▶ **Your instructions**: In the listing that follows, the range to quote begins at the line that has "make_deck()" and ends after the line that has "points = [vertex.co"; quote it verbatim and add nothing.

▶ **Rows**:
* * * * * * * * *

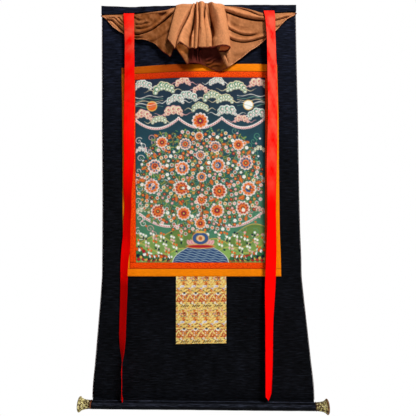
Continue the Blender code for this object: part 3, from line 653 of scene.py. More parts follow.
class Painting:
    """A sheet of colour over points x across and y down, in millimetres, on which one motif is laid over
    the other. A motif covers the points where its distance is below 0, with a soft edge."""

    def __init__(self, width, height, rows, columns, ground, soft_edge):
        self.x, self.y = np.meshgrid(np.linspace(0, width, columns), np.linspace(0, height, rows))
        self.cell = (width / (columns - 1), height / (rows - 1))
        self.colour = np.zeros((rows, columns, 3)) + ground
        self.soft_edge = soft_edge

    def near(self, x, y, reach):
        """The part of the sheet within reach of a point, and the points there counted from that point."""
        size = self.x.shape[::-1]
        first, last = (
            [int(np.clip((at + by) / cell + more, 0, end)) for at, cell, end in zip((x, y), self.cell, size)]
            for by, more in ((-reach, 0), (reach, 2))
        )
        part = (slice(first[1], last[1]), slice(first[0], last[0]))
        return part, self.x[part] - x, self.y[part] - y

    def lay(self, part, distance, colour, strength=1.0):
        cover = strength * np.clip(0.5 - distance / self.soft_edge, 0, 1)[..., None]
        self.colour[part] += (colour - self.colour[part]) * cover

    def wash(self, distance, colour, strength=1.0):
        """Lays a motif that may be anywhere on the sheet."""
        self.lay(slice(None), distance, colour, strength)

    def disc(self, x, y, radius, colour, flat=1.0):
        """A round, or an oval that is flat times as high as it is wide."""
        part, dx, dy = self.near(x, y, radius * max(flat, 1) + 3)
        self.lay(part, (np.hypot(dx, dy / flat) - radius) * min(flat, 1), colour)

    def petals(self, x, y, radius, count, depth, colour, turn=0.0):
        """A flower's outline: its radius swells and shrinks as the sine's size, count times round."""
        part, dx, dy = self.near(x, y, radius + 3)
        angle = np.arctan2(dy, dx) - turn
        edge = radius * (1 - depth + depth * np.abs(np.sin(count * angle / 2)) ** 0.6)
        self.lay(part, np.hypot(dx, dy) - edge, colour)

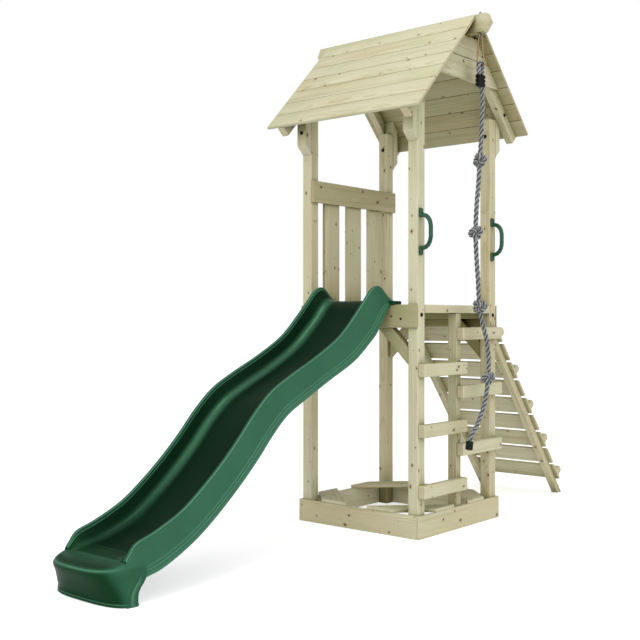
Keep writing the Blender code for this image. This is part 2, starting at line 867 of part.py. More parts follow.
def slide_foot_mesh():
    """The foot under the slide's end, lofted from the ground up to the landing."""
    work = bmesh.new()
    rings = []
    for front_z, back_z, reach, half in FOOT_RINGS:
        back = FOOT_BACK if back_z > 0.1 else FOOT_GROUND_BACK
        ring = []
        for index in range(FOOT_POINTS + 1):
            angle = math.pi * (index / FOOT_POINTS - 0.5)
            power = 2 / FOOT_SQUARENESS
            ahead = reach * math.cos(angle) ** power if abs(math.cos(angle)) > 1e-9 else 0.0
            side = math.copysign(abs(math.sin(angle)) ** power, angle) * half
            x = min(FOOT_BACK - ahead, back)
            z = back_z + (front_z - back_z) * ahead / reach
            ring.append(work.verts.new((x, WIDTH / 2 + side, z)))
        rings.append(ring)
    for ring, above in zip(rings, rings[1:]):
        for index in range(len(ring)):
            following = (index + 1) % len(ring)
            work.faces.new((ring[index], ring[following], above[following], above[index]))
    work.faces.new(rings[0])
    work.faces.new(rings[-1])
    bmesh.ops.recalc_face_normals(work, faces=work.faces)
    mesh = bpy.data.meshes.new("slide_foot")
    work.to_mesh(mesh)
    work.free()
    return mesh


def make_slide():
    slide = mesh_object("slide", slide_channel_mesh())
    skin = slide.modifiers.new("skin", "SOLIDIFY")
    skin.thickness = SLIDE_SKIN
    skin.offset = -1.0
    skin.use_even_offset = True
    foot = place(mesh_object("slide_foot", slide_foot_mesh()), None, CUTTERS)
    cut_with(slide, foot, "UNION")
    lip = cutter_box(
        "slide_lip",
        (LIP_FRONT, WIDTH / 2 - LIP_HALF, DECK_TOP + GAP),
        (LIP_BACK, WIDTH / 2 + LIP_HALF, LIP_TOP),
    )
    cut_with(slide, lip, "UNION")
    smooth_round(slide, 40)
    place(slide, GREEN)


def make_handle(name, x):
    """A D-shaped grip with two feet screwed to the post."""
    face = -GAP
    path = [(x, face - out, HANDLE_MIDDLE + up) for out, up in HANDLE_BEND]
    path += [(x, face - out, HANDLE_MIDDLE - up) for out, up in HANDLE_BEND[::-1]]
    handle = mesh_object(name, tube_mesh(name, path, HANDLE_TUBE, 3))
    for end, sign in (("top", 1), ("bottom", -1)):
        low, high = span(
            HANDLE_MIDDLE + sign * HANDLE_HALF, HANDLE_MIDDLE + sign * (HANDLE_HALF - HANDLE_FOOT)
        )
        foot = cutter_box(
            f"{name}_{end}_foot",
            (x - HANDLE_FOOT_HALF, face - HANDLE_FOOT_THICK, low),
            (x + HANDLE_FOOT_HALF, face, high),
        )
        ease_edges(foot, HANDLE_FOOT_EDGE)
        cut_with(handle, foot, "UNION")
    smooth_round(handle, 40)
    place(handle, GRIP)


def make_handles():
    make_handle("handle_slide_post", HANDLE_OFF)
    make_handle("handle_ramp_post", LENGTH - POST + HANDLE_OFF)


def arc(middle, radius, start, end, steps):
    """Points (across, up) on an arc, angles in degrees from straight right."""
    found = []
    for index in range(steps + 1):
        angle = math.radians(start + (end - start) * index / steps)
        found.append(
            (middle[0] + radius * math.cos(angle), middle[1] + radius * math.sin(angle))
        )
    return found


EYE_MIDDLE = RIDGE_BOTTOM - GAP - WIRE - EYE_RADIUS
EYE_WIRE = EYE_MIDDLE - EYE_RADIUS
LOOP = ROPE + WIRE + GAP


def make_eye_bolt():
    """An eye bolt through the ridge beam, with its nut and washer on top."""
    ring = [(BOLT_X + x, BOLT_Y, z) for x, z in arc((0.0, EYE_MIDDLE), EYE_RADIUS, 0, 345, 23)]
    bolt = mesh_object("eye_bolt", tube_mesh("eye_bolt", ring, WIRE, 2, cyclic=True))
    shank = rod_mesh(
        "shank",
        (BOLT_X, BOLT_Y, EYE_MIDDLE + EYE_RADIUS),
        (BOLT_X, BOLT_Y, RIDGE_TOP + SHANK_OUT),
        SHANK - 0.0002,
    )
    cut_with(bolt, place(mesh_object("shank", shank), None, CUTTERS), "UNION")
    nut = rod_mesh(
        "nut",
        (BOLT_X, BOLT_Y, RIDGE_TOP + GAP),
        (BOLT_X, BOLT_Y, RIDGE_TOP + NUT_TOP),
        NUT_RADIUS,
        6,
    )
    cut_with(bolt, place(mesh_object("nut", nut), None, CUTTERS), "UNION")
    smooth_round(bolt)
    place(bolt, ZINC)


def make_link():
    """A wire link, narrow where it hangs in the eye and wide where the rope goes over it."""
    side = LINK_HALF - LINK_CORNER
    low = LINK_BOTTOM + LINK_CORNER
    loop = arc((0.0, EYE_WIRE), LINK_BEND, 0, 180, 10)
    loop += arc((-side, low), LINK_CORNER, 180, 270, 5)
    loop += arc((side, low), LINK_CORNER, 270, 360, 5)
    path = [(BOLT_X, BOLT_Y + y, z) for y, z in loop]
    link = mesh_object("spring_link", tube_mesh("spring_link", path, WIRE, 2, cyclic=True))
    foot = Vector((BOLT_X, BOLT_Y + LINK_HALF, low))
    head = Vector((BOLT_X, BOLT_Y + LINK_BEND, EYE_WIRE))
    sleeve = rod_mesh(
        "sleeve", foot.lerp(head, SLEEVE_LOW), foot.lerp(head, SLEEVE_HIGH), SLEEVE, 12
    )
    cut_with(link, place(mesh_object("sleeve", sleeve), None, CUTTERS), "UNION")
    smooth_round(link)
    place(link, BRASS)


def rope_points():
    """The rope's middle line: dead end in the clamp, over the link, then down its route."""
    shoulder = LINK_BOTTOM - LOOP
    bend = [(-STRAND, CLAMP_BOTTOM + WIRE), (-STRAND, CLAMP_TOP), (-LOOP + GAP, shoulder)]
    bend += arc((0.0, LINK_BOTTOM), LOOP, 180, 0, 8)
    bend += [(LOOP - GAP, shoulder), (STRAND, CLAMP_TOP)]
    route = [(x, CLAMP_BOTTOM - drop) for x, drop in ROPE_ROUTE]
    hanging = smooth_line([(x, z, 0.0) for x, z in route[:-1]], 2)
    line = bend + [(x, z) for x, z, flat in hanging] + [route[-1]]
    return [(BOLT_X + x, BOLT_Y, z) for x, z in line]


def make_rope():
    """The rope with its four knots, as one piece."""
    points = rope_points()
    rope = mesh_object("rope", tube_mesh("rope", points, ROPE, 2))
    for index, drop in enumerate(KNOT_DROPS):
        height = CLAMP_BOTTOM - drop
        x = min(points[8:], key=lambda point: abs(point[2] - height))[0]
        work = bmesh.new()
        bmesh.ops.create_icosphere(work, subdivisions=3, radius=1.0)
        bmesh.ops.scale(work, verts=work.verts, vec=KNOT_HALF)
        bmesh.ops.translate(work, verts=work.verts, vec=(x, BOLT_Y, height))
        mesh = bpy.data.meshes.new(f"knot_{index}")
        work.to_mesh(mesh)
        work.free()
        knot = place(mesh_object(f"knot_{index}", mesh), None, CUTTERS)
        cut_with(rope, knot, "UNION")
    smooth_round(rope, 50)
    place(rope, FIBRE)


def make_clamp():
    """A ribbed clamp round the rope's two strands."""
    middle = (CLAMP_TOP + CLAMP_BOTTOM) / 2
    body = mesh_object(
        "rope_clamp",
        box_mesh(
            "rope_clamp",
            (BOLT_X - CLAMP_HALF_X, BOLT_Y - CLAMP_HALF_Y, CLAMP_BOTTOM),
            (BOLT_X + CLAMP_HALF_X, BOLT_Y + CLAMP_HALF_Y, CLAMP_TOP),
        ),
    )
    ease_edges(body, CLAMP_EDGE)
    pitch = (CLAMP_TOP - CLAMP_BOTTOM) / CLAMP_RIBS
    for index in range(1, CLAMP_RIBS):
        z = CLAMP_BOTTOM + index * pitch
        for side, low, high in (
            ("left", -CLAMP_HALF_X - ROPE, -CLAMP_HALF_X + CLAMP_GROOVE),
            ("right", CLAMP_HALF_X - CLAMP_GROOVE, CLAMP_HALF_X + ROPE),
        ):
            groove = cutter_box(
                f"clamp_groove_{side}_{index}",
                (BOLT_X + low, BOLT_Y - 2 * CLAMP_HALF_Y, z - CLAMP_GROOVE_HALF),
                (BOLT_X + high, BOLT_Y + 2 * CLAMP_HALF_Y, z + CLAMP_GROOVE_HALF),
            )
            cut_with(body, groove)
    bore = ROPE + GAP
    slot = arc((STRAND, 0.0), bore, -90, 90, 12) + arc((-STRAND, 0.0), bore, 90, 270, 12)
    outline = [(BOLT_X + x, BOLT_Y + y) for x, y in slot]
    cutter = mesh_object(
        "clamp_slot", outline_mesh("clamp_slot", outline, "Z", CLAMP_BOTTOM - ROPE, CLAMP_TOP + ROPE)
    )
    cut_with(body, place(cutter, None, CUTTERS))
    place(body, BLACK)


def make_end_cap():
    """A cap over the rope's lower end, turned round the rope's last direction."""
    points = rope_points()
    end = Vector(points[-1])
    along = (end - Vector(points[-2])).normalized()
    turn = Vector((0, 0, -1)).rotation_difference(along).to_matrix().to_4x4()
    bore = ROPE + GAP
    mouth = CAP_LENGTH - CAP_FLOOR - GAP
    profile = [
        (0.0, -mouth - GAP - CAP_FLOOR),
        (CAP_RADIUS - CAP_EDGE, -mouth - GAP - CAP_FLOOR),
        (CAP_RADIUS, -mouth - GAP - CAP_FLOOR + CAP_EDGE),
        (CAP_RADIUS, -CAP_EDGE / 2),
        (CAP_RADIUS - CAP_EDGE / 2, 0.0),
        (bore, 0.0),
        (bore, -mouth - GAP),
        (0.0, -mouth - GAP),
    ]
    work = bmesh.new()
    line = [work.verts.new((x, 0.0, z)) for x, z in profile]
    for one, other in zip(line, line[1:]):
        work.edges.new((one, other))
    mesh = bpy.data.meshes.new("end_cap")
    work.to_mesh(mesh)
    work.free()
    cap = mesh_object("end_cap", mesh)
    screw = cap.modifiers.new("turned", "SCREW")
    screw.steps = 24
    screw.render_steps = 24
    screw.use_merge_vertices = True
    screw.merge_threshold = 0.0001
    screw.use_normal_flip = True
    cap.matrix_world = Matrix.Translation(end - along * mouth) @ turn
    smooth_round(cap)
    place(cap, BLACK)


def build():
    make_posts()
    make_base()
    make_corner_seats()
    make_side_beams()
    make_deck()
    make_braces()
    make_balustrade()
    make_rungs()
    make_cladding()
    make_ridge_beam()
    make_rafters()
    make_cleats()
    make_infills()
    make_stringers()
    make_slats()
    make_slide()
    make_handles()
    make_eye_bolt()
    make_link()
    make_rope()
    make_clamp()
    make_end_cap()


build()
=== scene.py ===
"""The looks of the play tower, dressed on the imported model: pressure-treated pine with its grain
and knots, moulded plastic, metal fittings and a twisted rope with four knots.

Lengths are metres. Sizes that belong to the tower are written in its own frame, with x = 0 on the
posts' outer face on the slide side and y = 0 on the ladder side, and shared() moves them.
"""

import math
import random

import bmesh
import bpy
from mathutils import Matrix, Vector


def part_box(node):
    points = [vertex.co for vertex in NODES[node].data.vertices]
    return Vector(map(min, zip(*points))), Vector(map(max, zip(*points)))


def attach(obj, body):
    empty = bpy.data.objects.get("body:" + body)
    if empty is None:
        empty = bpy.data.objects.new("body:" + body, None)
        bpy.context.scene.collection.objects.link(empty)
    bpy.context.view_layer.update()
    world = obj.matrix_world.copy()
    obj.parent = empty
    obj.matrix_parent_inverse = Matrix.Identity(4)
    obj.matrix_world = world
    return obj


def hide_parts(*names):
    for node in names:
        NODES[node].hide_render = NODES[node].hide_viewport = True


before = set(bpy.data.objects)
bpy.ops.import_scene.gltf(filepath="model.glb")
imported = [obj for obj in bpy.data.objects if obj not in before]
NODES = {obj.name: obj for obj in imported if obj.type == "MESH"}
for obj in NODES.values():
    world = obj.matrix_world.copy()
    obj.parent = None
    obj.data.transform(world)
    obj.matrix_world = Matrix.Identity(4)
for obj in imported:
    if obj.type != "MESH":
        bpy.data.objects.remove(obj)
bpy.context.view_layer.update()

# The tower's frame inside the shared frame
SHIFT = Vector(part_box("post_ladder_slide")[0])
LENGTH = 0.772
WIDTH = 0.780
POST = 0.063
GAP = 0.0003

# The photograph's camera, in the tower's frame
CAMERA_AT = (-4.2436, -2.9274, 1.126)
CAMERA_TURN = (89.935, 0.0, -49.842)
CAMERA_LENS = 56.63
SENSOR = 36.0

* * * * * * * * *

▶ **Answer to the problem**:
    make_deck()
    make_braces()
    make_balustrade()
    make_rungs()
    make_cladding()
    make_ridge_beam()
    make_rafters()
    make_cleats()
    make_infills()
    make_stringers()
    make_slats()
    make_slide()
    make_handles()
    make_eye_bolt()
    make_link()
    make_rope()
    make_clamp()
    make_end_cap()


build()
=== scene.py ===
"""The looks of the play tower, dressed on the imported model: pressure-treated pine with its grain
and knots, moulded plastic, metal fittings and a twisted rope with four knots.

Lengths are metres. Sizes that belong to the tower are written in its own frame, with x = 0 on the
posts' outer face on the slide side and y = 0 on the ladder side, and shared() moves them.
"""

import math
import random

import bmesh
import bpy
from mathutils import Matrix, Vector


def part_box(node):
    points = [vertex.co for vertex in NODES[node].data.vertices]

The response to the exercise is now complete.